**Aim**: Write the data out again, exactly as given.
----------
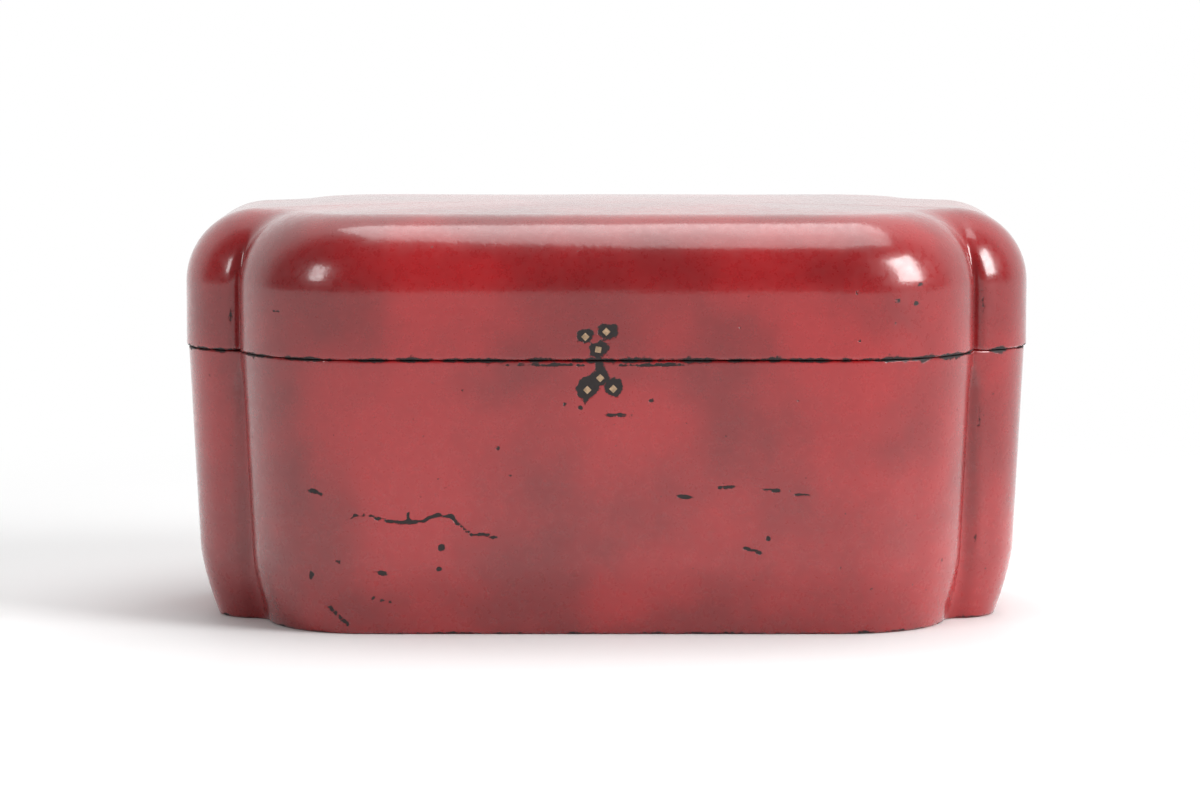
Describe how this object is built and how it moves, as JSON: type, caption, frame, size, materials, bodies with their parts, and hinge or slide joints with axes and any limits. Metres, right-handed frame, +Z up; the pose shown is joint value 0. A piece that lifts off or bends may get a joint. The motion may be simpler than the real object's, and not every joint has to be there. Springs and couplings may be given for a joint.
{
  "type": "lacquer box",
  "caption": "Lobed red lacquer box with grooved corners, rounded shoulders, flat top and a lid hinged along the back.",
  "frame": {"origin": "centre of the plan on the underside of the base, on the surface that the box stands on", "axes": "+X along the length to the right seen from the front, +Y to the back where the hinges are, +Z up"},
  "size_m": [0.4, 0.2354, 0.1942],
  "materials": {
    "red_lacquer": "glossy red lacquer over a wood core, worn and chipped",
    "black_lacquer": "satin black lacquer",
    "brass": "aged, dull"
  },
  "bodies": {
    "body": {"body_front_wall": "red_lacquer", "body_right_wall": "red_lacquer", "body_back_wall": "red_lacquer", "body_left_wall": "red_lacquer", "collar_front": "black_lacquer", "collar_right": "black_lacquer", "collar_back": "black_lacquer", "collar_left": "black_lacquer", "base_board": "red_lacquer", "body_front_pin_1": "brass", "body_front_pin_2": "brass", "body_front_pin_3": "brass", "hinge_left_body_leaf": "brass", "hinge_left_pin": "brass", "hinge_left_body_nail_1": "brass", "hinge_left_body_nail_2": "brass", "hinge_left_body_nail_3": "brass", "hinge_right_body_leaf": "brass", "hinge_right_pin": "brass", "hinge_right_body_nail_1": "brass", "hinge_right_body_nail_2": "brass", "hinge_right_body_nail_3": "brass"},
    "lid": {"lid_front_wall": "red_lacquer", "lid_right_wall": "red_lacquer", "lid_back_wall": "red_lacquer", "lid_left_wall": "red_lacquer", "lid_top_board": "red_lacquer", "lid_front_pin_1": "brass", "lid_front_pin_2": "brass", "lid_front_pin_3": "brass", "hinge_left_lid_leaf": "brass", "hinge_left_lid_nail_1": "brass", "hinge_left_lid_nail_2": "brass", "hinge_left_lid_nail_3": "brass", "hinge_right_lid_leaf": "brass", "hinge_right_lid_nail_1": "brass", "hinge_right_lid_nail_2": "brass", "hinge_right_lid_nail_3": "brass"}
  },
  "joints": [
    {"name": "lid_hinge", "type": "hinge", "parent": "body", "child": "lid", "pos_m": [0, 0.1178, 0.129], "axis": [-1, 0, 0], "range_deg": [0, 105]}
  ]
}
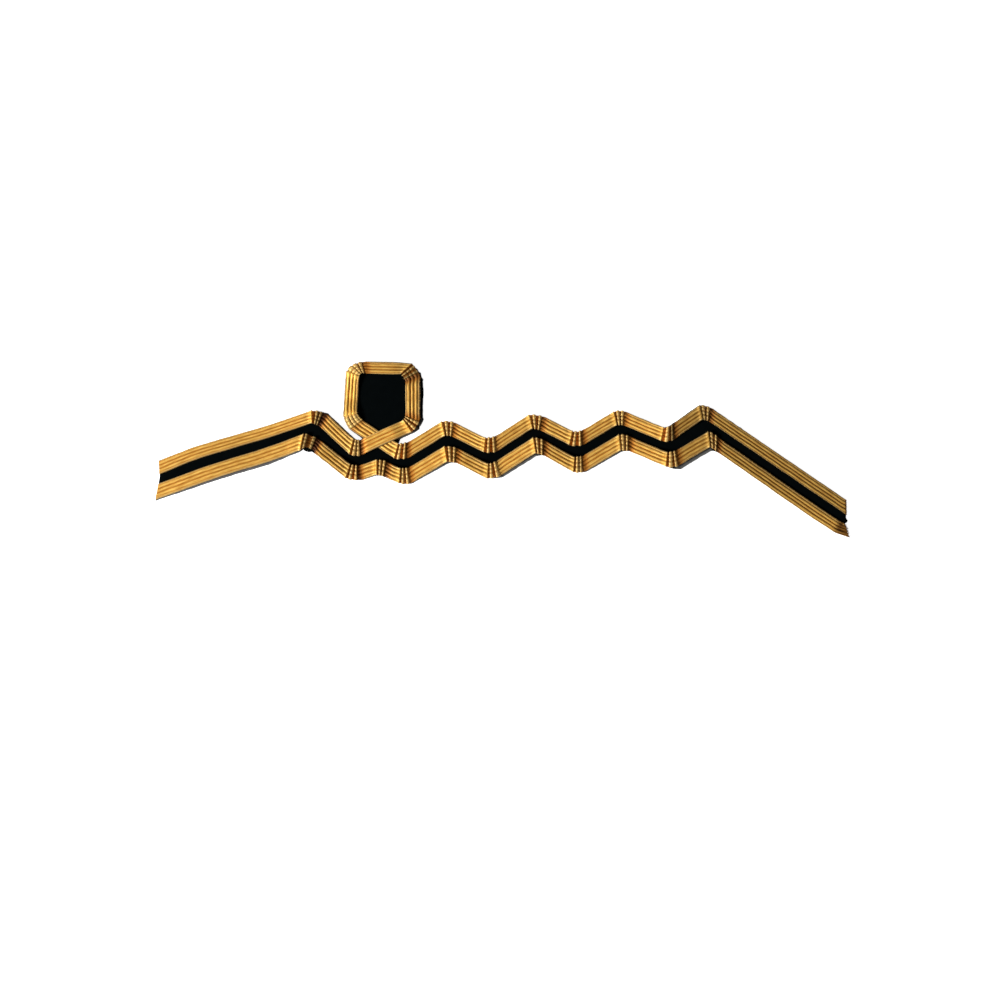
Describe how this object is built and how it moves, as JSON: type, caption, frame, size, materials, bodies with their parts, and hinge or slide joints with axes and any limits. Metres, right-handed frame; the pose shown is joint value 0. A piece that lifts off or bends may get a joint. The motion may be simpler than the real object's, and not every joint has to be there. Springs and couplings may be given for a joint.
{
  "type": "cuff rank lace",
  "caption": "Flat strip of black cloth with gold laces sewn along it in a zigzag, the upper lace crossing over itself into a five-sided loop, worn round a sleeve cuff as a sign of rank.",
  "frame": {"origin": "middle of the strip's bounding box, on the underside of the cloth", "axes": "+X along the strip from its left end to its right end as it is looked at, +Y toward the top of the loop, +Z out of the gold lace's face"},
  "size_m": [0.3121, 0.0793, 0.0039],
  "materials": {
    "black_cloth": "matt milled wool cloth",
    "upper_gold_lace": "woven gold thread, satin",
    "lower_gold_lace": "woven gold thread, satin"
  },
  "bodies": {
    "root": {"ground_cloth": "black_cloth", "upper_lace": "upper_gold_lace", "lower_lace": "lower_gold_lace"}
  },
  "joints": []
}
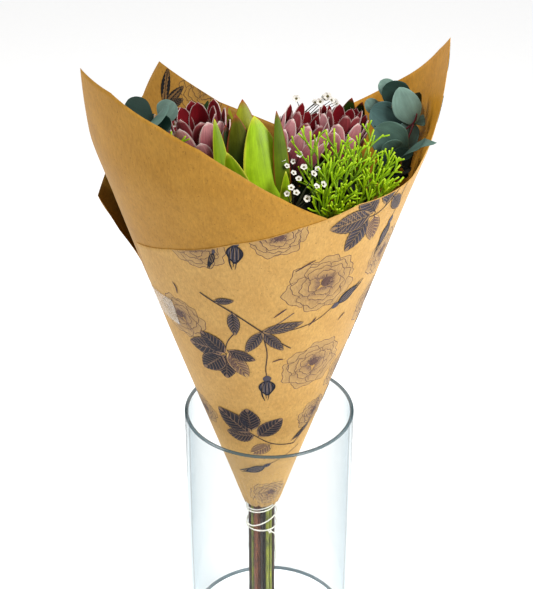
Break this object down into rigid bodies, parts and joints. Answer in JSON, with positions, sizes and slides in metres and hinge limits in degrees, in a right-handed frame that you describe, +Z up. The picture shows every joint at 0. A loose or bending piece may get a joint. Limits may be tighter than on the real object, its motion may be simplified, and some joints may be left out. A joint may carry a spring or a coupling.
{
  "type": "wrapped bouquet in a glass vase",
  "caption": "Native flower bouquet tied with string, wrapped in a printed kraft paper cone, standing in a clear glass cylinder vase.",
  "frame": {"origin": "middle of the vase's underside", "axes": "+Z up along the vase, -Y towards the front of the wrap, +X to the right seen from the front"},
  "size_m": [0.2764, 0.2591, 0.589],
  "materials": {
    "glass": "clear, polished",
    "kraft_paper": "matt kraft paper, printed on one side",
    "clear_tape": "clear film",
    "string": "twisted cotton",
    "stems": "bark",
    "protea_bracts": "silky",
    "protea_florets": "velvety",
    "leucadendron_leaves": "waxy leaf",
    "eucalyptus_leaves": "waxy blue-green leaf",
    "dark_leaves": "glossy dark leaf",
    "feather_foliage": "fine needle foliage",
    "filler_flowers": "small white petals"
  },
  "bodies": {
    "vase": {"vase": "glass"},
    "wrap": {"outer_paper": "kraft_paper", "inner_paper": "kraft_paper", "clear_tape": "clear_tape"},
    "bouquet": {"dark_greenery_stem": "stems", "dark_greenery_tuft": "dark_leaves", "eucalyptus_front_leaves": "eucalyptus_leaves", "eucalyptus_front_stem": "stems", "eucalyptus_left_leaves": "eucalyptus_leaves", "eucalyptus_left_stem": "stems", "eucalyptus_right_leaves": "eucalyptus_leaves", "eucalyptus_right_stem": "stems", "feather_foliage_front_stem": "stems", "feather_foliage_front_tuft": "feather_foliage", "feather_foliage_left_stem": "stems", "feather_foliage_left_tuft": "feather_foliage", "feather_foliage_side_stem": "stems", "feather_foliage_side_tuft": "feather_foliage", "filler_back_flowers": "filler_flowers", "filler_back_stem": "stems", "filler_front_flowers": "filler_flowers", "filler_front_stem": "stems", "filler_left_flowers": "filler_flowers", "filler_left_stem": "stems", "filler_middle_flowers": "filler_flowers", "filler_middle_stem": "stems", "leucadendron_back_left_leaves": "leucadendron_leaves", "leucadendron_back_left_stem": "stems", "leucadendron_back_right_leaves": "leucadendron_leaves", "leucadendron_back_right_stem": "stems", "leucadendron_front_leaves": "leucadendron_leaves", "leucadendron_front_stem": "stems", "leucadendron_side_leaves": "leucadendron_leaves", "leucadendron_side_stem": "stems", "protea_left_bracts": "protea_bracts", "protea_left_florets": "protea_florets", "protea_left_stem": "stems", "protea_middle_bracts": "protea_bracts", "protea_middle_florets": "protea_florets", "protea_middle_stem": "stems", "protea_right_bracts": "protea_bracts", "protea_right_florets": "protea_florets", "protea_right_stem": "stems", "string_knot": "string", "string_loop_turn": "string", "string_lower_turn": "string", "string_second_turn": "string", "string_tail": "string", "string_upper_turn": "string"}
  },
  "joints": [
    {"name": "lift_from_vase", "type": "slide", "parent": "vase", "child": "wrap", "axis": [0, 0, 1], "range_m": [0, 0.27]},
    {"name": "pull_from_wrap", "type": "slide", "parent": "wrap", "child": "bouquet", "axis": [0, 0, 1], "range_m": [0, 0.58]}
  ]
}
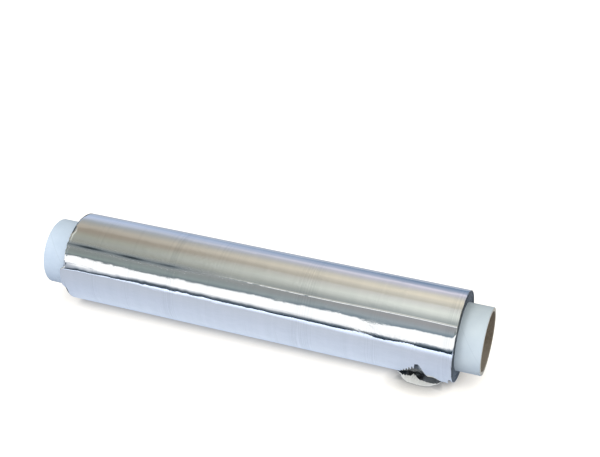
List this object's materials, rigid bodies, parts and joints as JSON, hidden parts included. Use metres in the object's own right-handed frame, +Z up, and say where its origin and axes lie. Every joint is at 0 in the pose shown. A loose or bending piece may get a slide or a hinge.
----------
**Written answer**:
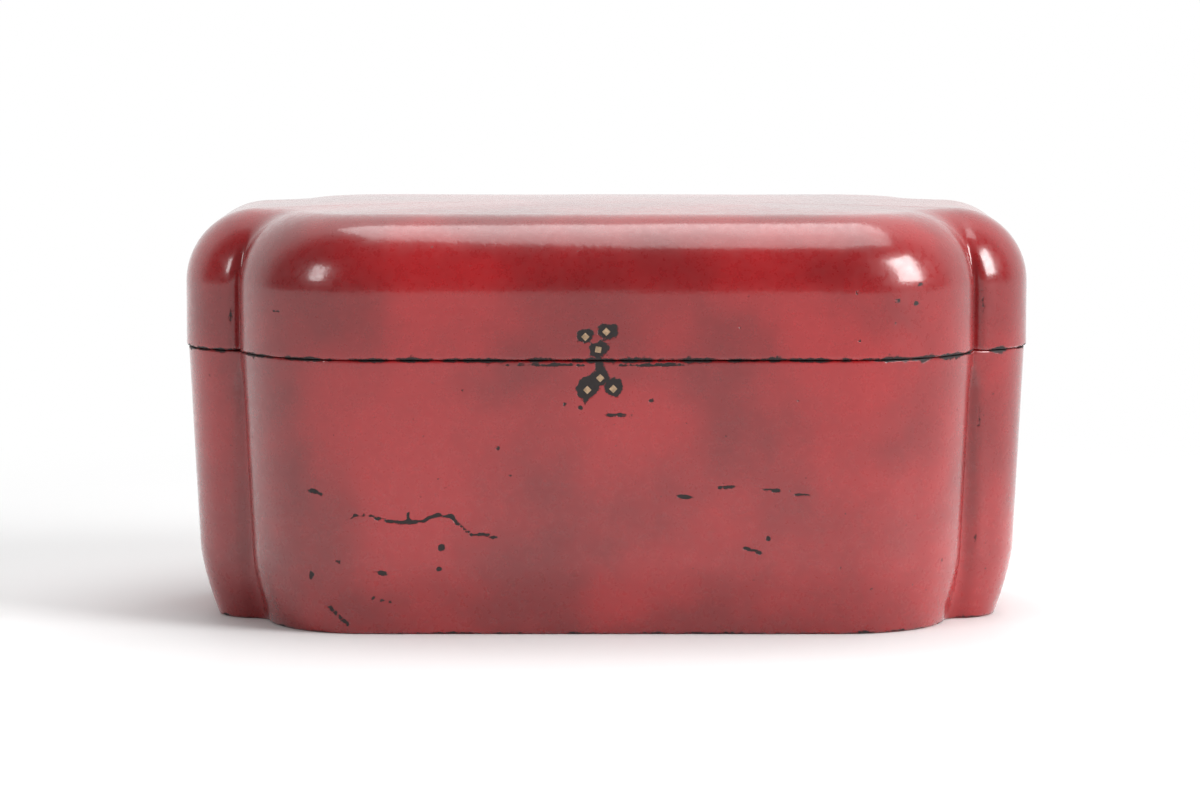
Describe how this object is built and how it moves, as JSON: type, caption, frame, size, materials, bodies with their parts, and hinge or slide joints with axes and any limits. Metres, right-handed frame, +Z up; the pose shown is joint value 0. A piece that lifts off or bends may get a joint. The motion may be simpler than the real object's, and not every joint has to be there. Springs and couplings may be given for a joint.
{
  "type": "lacquer box",
  "caption": "Lobed red lacquer box with grooved corners, rounded shoulders, flat top and a lid hinged along the back.",
  "frame": {"origin": "centre of the plan on the underside of the base, on the surface that the box stands on", "axes": "+X along the length to the right seen from the front, +Y to the back where the hinges are, +Z up"},
  "size_m": [0.4, 0.2354, 0.1942],
  "materials": {
    "red_lacquer": "glossy red lacquer over a wood core, worn and chipped",
    "black_lacquer": "satin black lacquer",
    "brass": "aged, dull"
  },
  "bodies": {
    "body": {"body_front_wall": "red_lacquer", "body_right_wall": "red_lacquer", "body_back_wall": "red_lacquer", "body_left_wall": "red_lacquer", "collar_front": "black_lacquer", "collar_right": "black_lacquer", "collar_back": "black_lacquer", "collar_left": "black_lacquer", "base_board": "red_lacquer", "body_front_pin_1": "brass", "body_front_pin_2": "brass", "body_front_pin_3": "brass", "hinge_left_body_leaf": "brass", "hinge_left_pin": "brass", "hinge_left_body_nail_1": "brass", "hinge_left_body_nail_2": "brass", "hinge_left_body_nail_3": "brass", "hinge_right_body_leaf": "brass", "hinge_right_pin": "brass", "hinge_right_body_nail_1": "brass", "hinge_right_body_nail_2": "brass", "hinge_right_body_nail_3": "brass"},
    "lid": {"lid_front_wall": "red_lacquer", "lid_right_wall": "red_lacquer", "lid_back_wall": "red_lacquer", "lid_left_wall": "red_lacquer", "lid_top_board": "red_lacquer", "lid_front_pin_1": "brass", "lid_front_pin_2": "brass", "lid_front_pin_3": "brass", "hinge_left_lid_leaf": "brass", "hinge_left_lid_nail_1": "brass", "hinge_left_lid_nail_2": "brass", "hinge_left_lid_nail_3": "brass", "hinge_right_lid_leaf": "brass", "hinge_right_lid_nail_1": "brass", "hinge_right_lid_nail_2": "brass", "hinge_right_lid_nail_3": "brass"}
  },
  "joints": [
    {"name": "lid_hinge", "type": "hinge", "parent": "body", "child": "lid", "pos_m": [0, 0.1178, 0.129], "axis": [-1, 0, 0], "range_deg": [0, 105]}
  ]
}
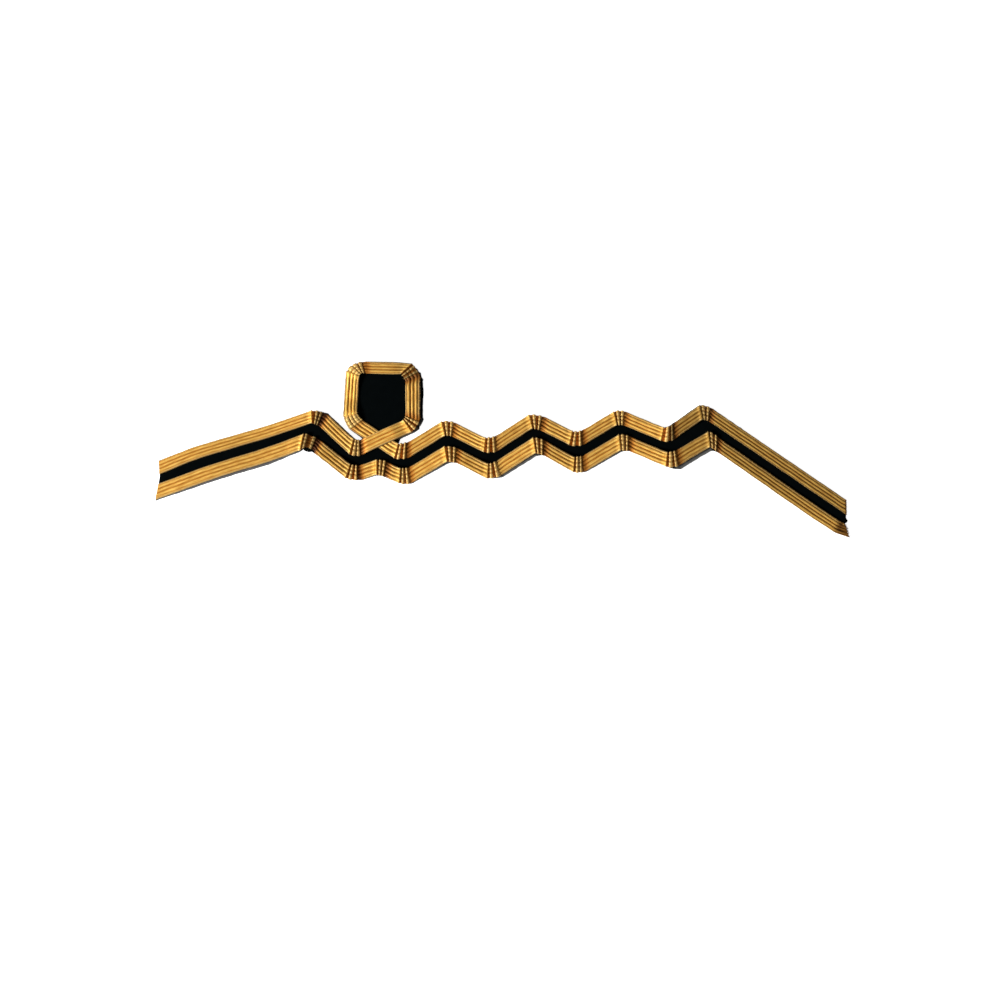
Describe how this object is built and how it moves, as JSON: type, caption, frame, size, materials, bodies with their parts, and hinge or slide joints with axes and any limits. Metres, right-handed frame; the pose shown is joint value 0. A piece that lifts off or bends may get a joint. The motion may be simpler than the real object's, and not every joint has to be there. Springs and couplings may be given for a joint.
{
  "type": "cuff rank lace",
  "caption": "Flat strip of black cloth with gold laces sewn along it in a zigzag, the upper lace crossing over itself into a five-sided loop, worn round a sleeve cuff as a sign of rank.",
  "frame": {"origin": "middle of the strip's bounding box, on the underside of the cloth", "axes": "+X along the strip from its left end to its right end as it is looked at, +Y toward the top of the loop, +Z out of the gold lace's face"},
  "size_m": [0.3121, 0.0793, 0.0039],
  "materials": {
    "black_cloth": "matt milled wool cloth",
    "upper_gold_lace": "woven gold thread, satin",
    "lower_gold_lace": "woven gold thread, satin"
  },
  "bodies": {
    "root": {"ground_cloth": "black_cloth", "upper_lace": "upper_gold_lace", "lower_lace": "lower_gold_lace"}
  },
  "joints": []
}
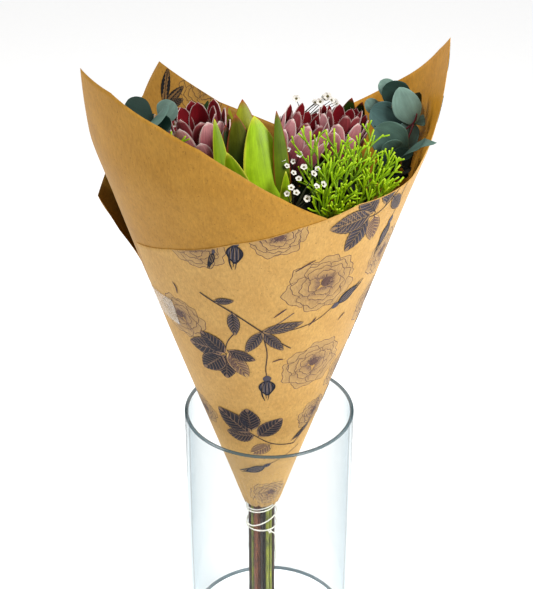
Break this object down into rigid bodies, parts and joints. Answer in JSON, with positions, sizes and slides in metres and hinge limits in degrees, in a right-handed frame that you describe, +Z up. The picture shows every joint at 0. A loose or bending piece may get a joint. Limits may be tighter than on the real object, its motion may be simplified, and some joints may be left out. A joint may carry a spring or a coupling.
{
  "type": "wrapped bouquet in a glass vase",
  "caption": "Native flower bouquet tied with string, wrapped in a printed kraft paper cone, standing in a clear glass cylinder vase.",
  "frame": {"origin": "middle of the vase's underside", "axes": "+Z up along the vase, -Y towards the front of the wrap, +X to the right seen from the front"},
  "size_m": [0.2764, 0.2591, 0.589],
  "materials": {
    "glass": "clear, polished",
    "kraft_paper": "matt kraft paper, printed on one side",
    "clear_tape": "clear film",
    "string": "twisted cotton",
    "stems": "bark",
    "protea_bracts": "silky",
    "protea_florets": "velvety",
    "leucadendron_leaves": "waxy leaf",
    "eucalyptus_leaves": "waxy blue-green leaf",
    "dark_leaves": "glossy dark leaf",
    "feather_foliage": "fine needle foliage",
    "filler_flowers": "small white petals"
  },
  "bodies": {
    "vase": {"vase": "glass"},
    "wrap": {"outer_paper": "kraft_paper", "inner_paper": "kraft_paper", "clear_tape": "clear_tape"},
    "bouquet": {"dark_greenery_stem": "stems", "dark_greenery_tuft": "dark_leaves", "eucalyptus_front_leaves": "eucalyptus_leaves", "eucalyptus_front_stem": "stems", "eucalyptus_left_leaves": "eucalyptus_leaves", "eucalyptus_left_stem": "stems", "eucalyptus_right_leaves": "eucalyptus_leaves", "eucalyptus_right_stem": "stems", "feather_foliage_front_stem": "stems", "feather_foliage_front_tuft": "feather_foliage", "feather_foliage_left_stem": "stems", "feather_foliage_left_tuft": "feather_foliage", "feather_foliage_side_stem": "stems", "feather_foliage_side_tuft": "feather_foliage", "filler_back_flowers": "filler_flowers", "filler_back_stem": "stems", "filler_front_flowers": "filler_flowers", "filler_front_stem": "stems", "filler_left_flowers": "filler_flowers", "filler_left_stem": "stems", "filler_middle_flowers": "filler_flowers", "filler_middle_stem": "stems", "leucadendron_back_left_leaves": "leucadendron_leaves", "leucadendron_back_left_stem": "stems", "leucadendron_back_right_leaves": "leucadendron_leaves", "leucadendron_back_right_stem": "stems", "leucadendron_front_leaves": "leucadendron_leaves", "leucadendron_front_stem": "stems", "leucadendron_side_leaves": "leucadendron_leaves", "leucadendron_side_stem": "stems", "protea_left_bracts": "protea_bracts", "protea_left_florets": "protea_florets", "protea_left_stem": "stems", "protea_middle_bracts": "protea_bracts", "protea_middle_florets": "protea_florets", "protea_middle_stem": "stems", "protea_right_bracts": "protea_bracts", "protea_right_florets": "protea_florets", "protea_right_stem": "stems", "string_knot": "string", "string_loop_turn": "string", "string_lower_turn": "string", "string_second_turn": "string", "string_tail": "string", "string_upper_turn": "string"}
  },
  "joints": [
    {"name": "lift_from_vase", "type": "slide", "parent": "vase", "child": "wrap", "axis": [0, 0, 1], "range_m": [0, 0.27]},
    {"name": "pull_from_wrap", "type": "slide", "parent": "wrap", "child": "bouquet", "axis": [0, 0, 1], "range_m": [0, 0.58]}
  ]
}
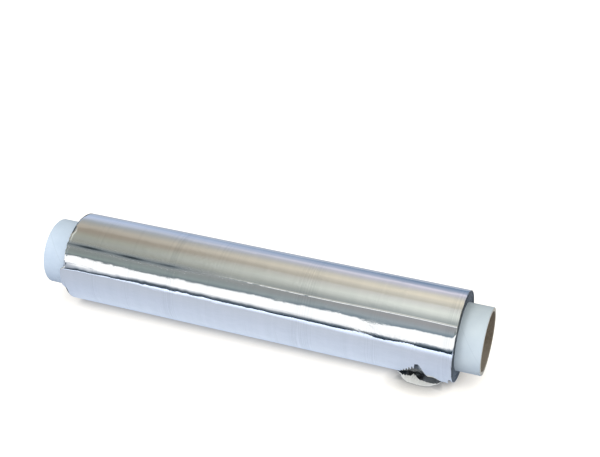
List this object's materials, rigid bodies, parts and joints as JSON, hidden parts included. Use metres in the object's own right-handed frame, +Z up, and say where its origin and axes lie. Every joint is at 0 in the pose shown. A loose or bending piece may get a slide or a hinge.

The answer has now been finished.